• DATA SHOWN:
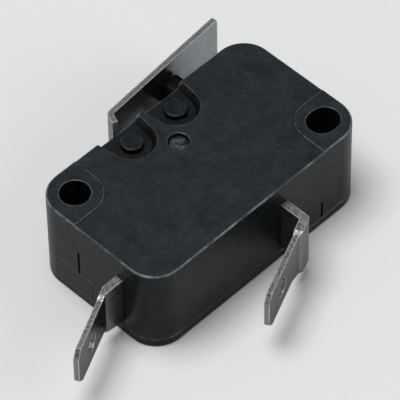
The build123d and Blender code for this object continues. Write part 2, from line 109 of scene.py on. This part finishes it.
def outline_band(node, where, low, high, corner, depth):
    """A band along the outline of a rounded rectangle, seen from above: the distance is that of
    a point to the rectangle shrunk by its corner radius, |p - middle| - half, kept above 0."""
    middle, half = (low + high) / 2, (high - low) / 2 - corner
    away = node("VectorMath", (where, (*middle, 0)), operation="SUBTRACT")
    away = node("VectorMath", (away,), operation="ABSOLUTE")
    away = node("VectorMath", (away, (*half, 0)), operation="SUBTRACT")
    away = node("VectorMath", (away, (0, 0, 0)), operation="MAXIMUM")
    away = node("VectorMath", (away, (1, 1, 0)), operation="MULTIPLY")
    distance = node("VectorMath", (away,), out="Value", operation="LENGTH")
    return node("MapRange", (distance, corner - depth, corner - 0.8 * depth))


def scratches(node, where, turn, length, width, rarity):
    """Thin straight hairlines in one direction, of a length and width in millimetres."""
    turned = node("Mapping", {"Vector": where, "Rotation": (0, 0, radians(turn))})
    drawn_out = node("Mapping", {"Vector": turned, "Scale": (width / length, 1, 1)})
    lines = node("TexNoise", {"Vector": drawn_out, "Scale": per_mm(width), "Detail": 1})
    return node("MapRange", (lines, rarity, rarity + 0.05))


# ---- the case's marks -------------------------------------------------------------------
def hairlines(node, where, flat, gathered):
    """Scuffs in two directions, on level faces only and where the specks gather."""
    one_way = scratches(node, where, 28, 3.0, 0.07, 0.73)
    other_way = scratches(node, where, -41, 2.2, 0.06, 0.74)
    lines = node("Math", (one_way, other_way), operation="MAXIMUM")
    worn = node("Math", (flat, gathered), operation="MULTIPLY")
    return node("Math", (lines, worn), operation="MULTIPLY")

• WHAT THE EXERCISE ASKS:
Word for word, quote all of the data above.

• RESPONSE:
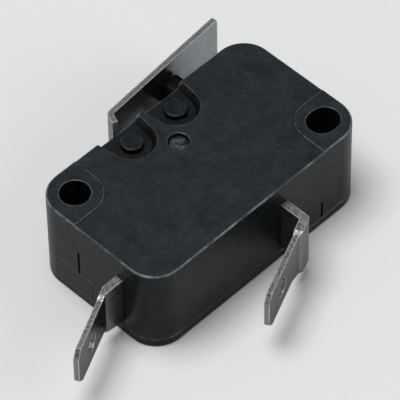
The build123d and Blender code for this object continues. Write part 2, from line 109 of scene.py on. This part finishes it.
def outline_band(node, where, low, high, corner, depth):
    """A band along the outline of a rounded rectangle, seen from above: the distance is that of
    a point to the rectangle shrunk by its corner radius, |p - middle| - half, kept above 0."""
    middle, half = (low + high) / 2, (high - low) / 2 - corner
    away = node("VectorMath", (where, (*middle, 0)), operation="SUBTRACT")
    away = node("VectorMath", (away,), operation="ABSOLUTE")
    away = node("VectorMath", (away, (*half, 0)), operation="SUBTRACT")
    away = node("VectorMath", (away, (0, 0, 0)), operation="MAXIMUM")
    away = node("VectorMath", (away, (1, 1, 0)), operation="MULTIPLY")
    distance = node("VectorMath", (away,), out="Value", operation="LENGTH")
    return node("MapRange", (distance, corner - depth, corner - 0.8 * depth))


def scratches(node, where, turn, length, width, rarity):
    """Thin straight hairlines in one direction, of a length and width in millimetres."""
    turned = node("Mapping", {"Vector": where, "Rotation": (0, 0, radians(turn))})
    drawn_out = node("Mapping", {"Vector": turned, "Scale": (width / length, 1, 1)})
    lines = node("TexNoise", {"Vector": drawn_out, "Scale": per_mm(width), "Detail": 1})
    return node("MapRange", (lines, rarity, rarity + 0.05))


# ---- the case's marks -------------------------------------------------------------------
def hairlines(node, where, flat, gathered):
    """Scuffs in two directions, on level faces only and where the specks gather."""
    one_way = scratches(node, where, 28, 3.0, 0.07, 0.73)
    other_way = scratches(node, where, -41, 2.2, 0.06, 0.74)
    lines = node("Math", (one_way, other_way), operation="MAXIMUM")
    worn = node("Math", (flat, gathered), operation="MULTIPLY")
    return node("Math", (lines, worn), operation="MULTIPLY")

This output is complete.